3.  This is the Mingus recording that Yusef Komunyakaa referenced in his poem, "Copacetic Mingus."  Listening to this recording, I find it again interesting that it is the bassist that is Mingus....the saxes (esp) and also piano/percussion all seem to play such important parts in this recording.  In fact, it is really only when everything else drops out that the listener is forced to listen to the bass as the melody, and not the countermelody: and yet listeners do notice that Mingus is, indeed, "copacetic" = "in excellent order" (according to Google...).  He is really the only dependably present melodic voice in the whole arrangement, even if he plays with a thumpily-articulated "hyperbolic bass line," an image that makes more sense now that I hear the music.  Actually, hearing the music allowed me to reconcile a paradox in Komunyakaa's poem: Mingus is both "tender" and a "hard love"-er.  Now, from the way he plays, I note that he sounds as though he loves his instrument and he can get a round, full, warm sound out of it, but that he has to really work to get it to project and not simply to growl and twang and moan, despairingly.

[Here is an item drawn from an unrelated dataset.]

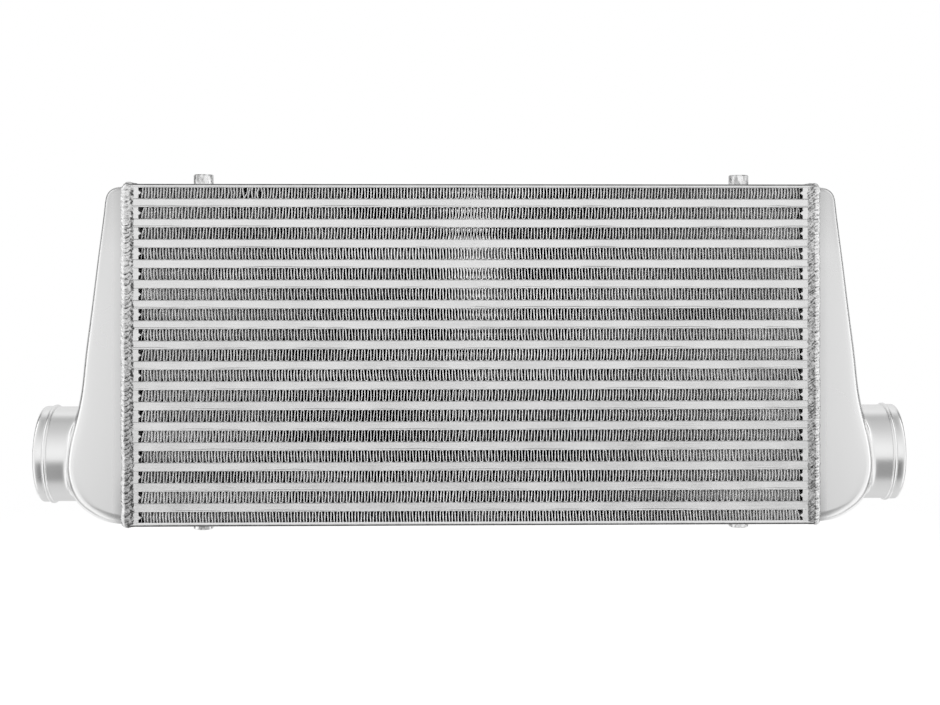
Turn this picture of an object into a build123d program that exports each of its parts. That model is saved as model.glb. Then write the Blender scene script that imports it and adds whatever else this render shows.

Also interesting is that this piece starts on incredibly dissonant chords: it begins with a minor second in the melody, and then next the equivalent of a tritone between bass and saxes for several measures.  It ends with these same chords, along with some saxophone/percussion/piano textured squealings and wailings that are even more unsettling.  Somehow, however, it works its way into exremely happy, bright, dancing, carefree chords for much of the middle of the piece.  However, there are trains of happiness in the sad sections, and vice versa.  Looking back, the poem does a similar thing, using images that are creepily unsettling (like how "art and life bleed into each other") and contented, carefree images (like "blessed wood").  However, even more prevalent are images that could be interpreted either way.  Are "fingers of fire" out of a haunted house, or do instead reflect how well Mingus plays?  And the image of the bass as a "moon-eyed mistress with gold in her teeth" sounds nice -- she could be innocent, beautiful, and well-to-do -- but implies that she's unstable (she's a mistress...not a "lover" or a "wife," etc.) and that she's had some serious toothaches.